Harper Adams University, Newport, Shropshire, TF10 8NB, United Kingdom

ABSTRACT

The objective of this study was to explain the determinants of the fresh vegetables purchase decision by Chinese urban consumers in Beijing including awareness and attitudes to food safety, and their willingness to pay (WTP) more for specific safety characteristics when buying fresh vegetables. The research rationale arises out of a history of food safety scares and scandals in China, and a national government response to promote quality assurance and safety through labelling. The primary hypothesis was that an understanding of food safety systems and product labelling, and trust in supply chain integrity would be key determinants in consumer willingness to purchase and pay more for safety assured vegetables.

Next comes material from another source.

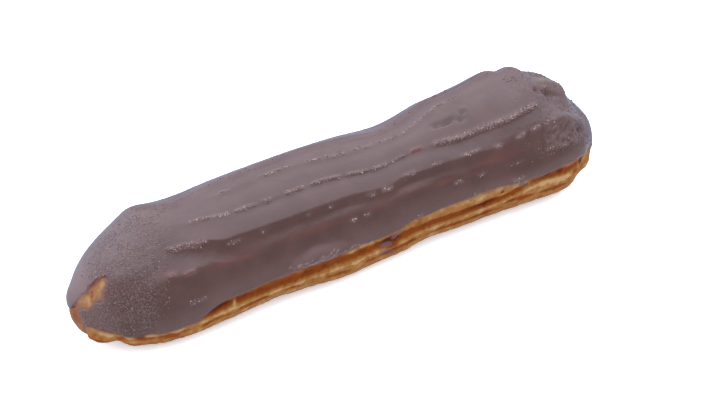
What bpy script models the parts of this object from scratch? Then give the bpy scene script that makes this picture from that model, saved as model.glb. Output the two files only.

Based on a questionnaire survey of consumers in Beijing, the analysis found that the major factors underlying the purchase decision of fresh vegetables were product freshness, convenience and competitive price rather than assured product labelling. The decisions whether to purchase assurance-labelled vegetables and WTP more for chemical residue-free product were analysed by binomial and ordinal multinomial logit modelling respectively. It revealed a WTP moreof between 20% and 40%. Monthly household income was a key determinant of both quality assured product and WTP, together with degree of concern over residues, trust in retailer and assurance labels and place of purchase. The results suggest much still remains to be done to build trust though rigorous monitoring and enforcement of food safety standards to improve supply chain integrity and consumer confidence.

KEYWORDS

Food safety, fresh produce, consumer preferences, China, logit modelling, WTP.